───── Records shown ─────

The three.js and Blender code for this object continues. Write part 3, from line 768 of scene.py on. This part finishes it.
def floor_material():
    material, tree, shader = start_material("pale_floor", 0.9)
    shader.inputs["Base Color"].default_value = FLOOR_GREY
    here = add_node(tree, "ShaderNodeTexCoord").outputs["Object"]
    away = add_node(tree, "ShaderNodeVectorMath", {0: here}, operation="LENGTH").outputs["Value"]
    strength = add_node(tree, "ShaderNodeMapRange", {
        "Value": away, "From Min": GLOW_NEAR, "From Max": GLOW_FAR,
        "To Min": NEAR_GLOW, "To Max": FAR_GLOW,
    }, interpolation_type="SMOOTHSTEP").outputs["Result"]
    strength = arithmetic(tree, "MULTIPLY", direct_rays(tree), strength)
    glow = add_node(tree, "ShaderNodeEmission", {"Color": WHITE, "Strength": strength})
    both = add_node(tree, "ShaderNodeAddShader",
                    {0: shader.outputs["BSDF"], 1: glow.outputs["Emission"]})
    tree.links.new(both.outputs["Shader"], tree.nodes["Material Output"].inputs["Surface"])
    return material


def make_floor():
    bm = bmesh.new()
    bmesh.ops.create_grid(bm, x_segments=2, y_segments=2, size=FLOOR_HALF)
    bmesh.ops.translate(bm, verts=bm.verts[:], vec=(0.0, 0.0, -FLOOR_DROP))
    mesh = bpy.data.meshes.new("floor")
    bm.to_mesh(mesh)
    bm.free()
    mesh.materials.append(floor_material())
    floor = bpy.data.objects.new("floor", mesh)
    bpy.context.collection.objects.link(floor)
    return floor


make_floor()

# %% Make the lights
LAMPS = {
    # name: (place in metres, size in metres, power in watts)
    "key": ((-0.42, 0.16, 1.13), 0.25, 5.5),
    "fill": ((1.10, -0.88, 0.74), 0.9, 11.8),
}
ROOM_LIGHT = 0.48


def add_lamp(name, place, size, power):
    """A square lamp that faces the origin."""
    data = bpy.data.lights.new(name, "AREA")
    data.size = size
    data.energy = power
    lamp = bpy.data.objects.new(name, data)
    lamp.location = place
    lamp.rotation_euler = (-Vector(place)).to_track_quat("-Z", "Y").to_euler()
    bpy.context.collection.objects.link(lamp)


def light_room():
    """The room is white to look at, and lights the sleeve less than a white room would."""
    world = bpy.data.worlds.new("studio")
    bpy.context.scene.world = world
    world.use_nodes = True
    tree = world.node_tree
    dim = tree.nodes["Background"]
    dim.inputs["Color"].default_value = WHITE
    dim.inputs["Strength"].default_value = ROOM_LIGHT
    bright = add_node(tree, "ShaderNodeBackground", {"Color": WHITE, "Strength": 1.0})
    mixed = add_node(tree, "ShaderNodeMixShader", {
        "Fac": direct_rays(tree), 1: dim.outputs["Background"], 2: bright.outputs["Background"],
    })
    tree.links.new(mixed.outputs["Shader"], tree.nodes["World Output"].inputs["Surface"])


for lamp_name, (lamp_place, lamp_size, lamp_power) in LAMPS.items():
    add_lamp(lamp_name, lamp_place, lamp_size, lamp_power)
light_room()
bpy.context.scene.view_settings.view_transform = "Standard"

─────
───── Records shown ─────

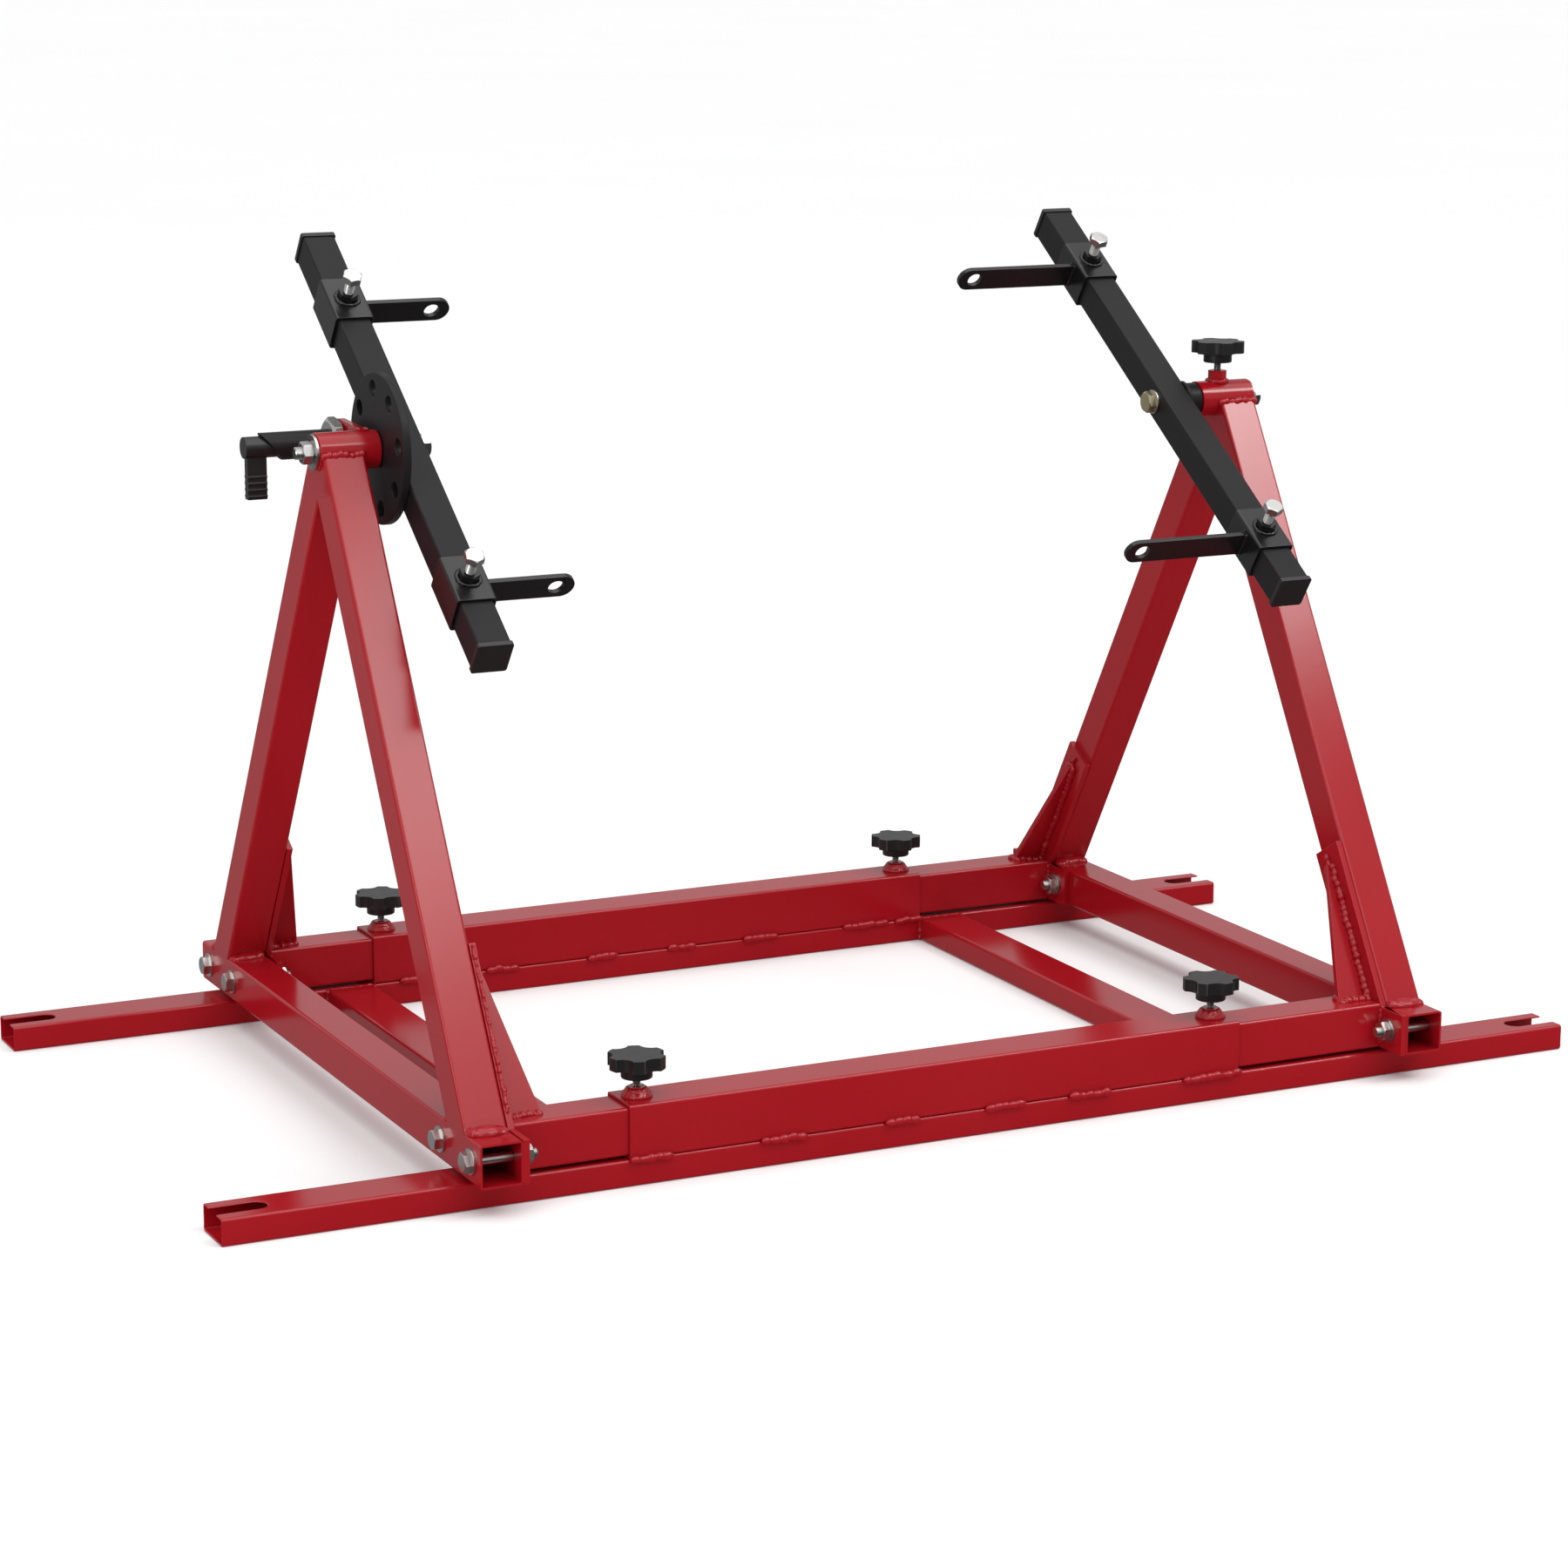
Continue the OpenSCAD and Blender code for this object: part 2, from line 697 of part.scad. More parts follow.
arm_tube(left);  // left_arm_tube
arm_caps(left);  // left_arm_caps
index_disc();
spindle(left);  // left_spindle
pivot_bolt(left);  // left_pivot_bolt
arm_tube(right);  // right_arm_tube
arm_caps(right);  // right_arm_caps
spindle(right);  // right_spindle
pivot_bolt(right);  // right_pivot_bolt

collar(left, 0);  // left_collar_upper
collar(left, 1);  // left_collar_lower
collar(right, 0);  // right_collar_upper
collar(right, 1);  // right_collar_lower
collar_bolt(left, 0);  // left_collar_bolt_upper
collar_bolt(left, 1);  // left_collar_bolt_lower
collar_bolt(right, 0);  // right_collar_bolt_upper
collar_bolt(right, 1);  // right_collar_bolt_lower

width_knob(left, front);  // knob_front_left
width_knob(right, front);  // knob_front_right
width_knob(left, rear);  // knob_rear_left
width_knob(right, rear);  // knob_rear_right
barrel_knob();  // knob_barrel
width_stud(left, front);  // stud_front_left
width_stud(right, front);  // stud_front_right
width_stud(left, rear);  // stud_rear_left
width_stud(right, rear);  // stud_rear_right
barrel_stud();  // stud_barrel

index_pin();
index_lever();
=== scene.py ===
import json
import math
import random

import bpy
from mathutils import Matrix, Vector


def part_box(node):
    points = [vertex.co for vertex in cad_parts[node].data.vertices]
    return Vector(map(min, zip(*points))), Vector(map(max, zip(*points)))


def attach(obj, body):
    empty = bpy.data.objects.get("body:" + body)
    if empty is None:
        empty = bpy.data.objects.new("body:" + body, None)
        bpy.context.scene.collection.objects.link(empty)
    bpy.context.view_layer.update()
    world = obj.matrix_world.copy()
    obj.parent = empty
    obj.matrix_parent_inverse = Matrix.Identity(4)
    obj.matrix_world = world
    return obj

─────
───── Records shown ─────

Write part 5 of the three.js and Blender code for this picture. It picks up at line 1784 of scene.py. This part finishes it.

─────

_Written problem:_
Return the lines from the line with "Continue the OpenSCAD" through the line with "bpy.context.scene.collection.objects.link(empty)", inclusive, exactly as they stand, and nothing else.

_Answer for this exercise:_
Continue the OpenSCAD and Blender code for this object: part 2, from line 697 of part.scad. More parts follow.
arm_tube(left);  // left_arm_tube
arm_caps(left);  // left_arm_caps
index_disc();
spindle(left);  // left_spindle
pivot_bolt(left);  // left_pivot_bolt
arm_tube(right);  // right_arm_tube
arm_caps(right);  // right_arm_caps
spindle(right);  // right_spindle
pivot_bolt(right);  // right_pivot_bolt

collar(left, 0);  // left_collar_upper
collar(left, 1);  // left_collar_lower
collar(right, 0);  // right_collar_upper
collar(right, 1);  // right_collar_lower
collar_bolt(left, 0);  // left_collar_bolt_upper
collar_bolt(left, 1);  // left_collar_bolt_lower
collar_bolt(right, 0);  // right_collar_bolt_upper
collar_bolt(right, 1);  // right_collar_bolt_lower

width_knob(left, front);  // knob_front_left
width_knob(right, front);  // knob_front_right
width_knob(left, rear);  // knob_rear_left
width_knob(right, rear);  // knob_rear_right
barrel_knob();  // knob_barrel
width_stud(left, front);  // stud_front_left
width_stud(right, front);  // stud_front_right
width_stud(left, rear);  // stud_rear_left
width_stud(right, rear);  // stud_rear_right
barrel_stud();  // stud_barrel

index_pin();
index_lever();
=== scene.py ===
import json
import math
import random

import bpy
from mathutils import Matrix, Vector


def part_box(node):
    points = [vertex.co for vertex in cad_parts[node].data.vertices]
    return Vector(map(min, zip(*points))), Vector(map(max, zip(*points)))


def attach(obj, body):
    empty = bpy.data.objects.get("body:" + body)
    if empty is None:
        empty = bpy.data.objects.new("body:" + body, None)
        bpy.context.scene.collection.objects.link(empty)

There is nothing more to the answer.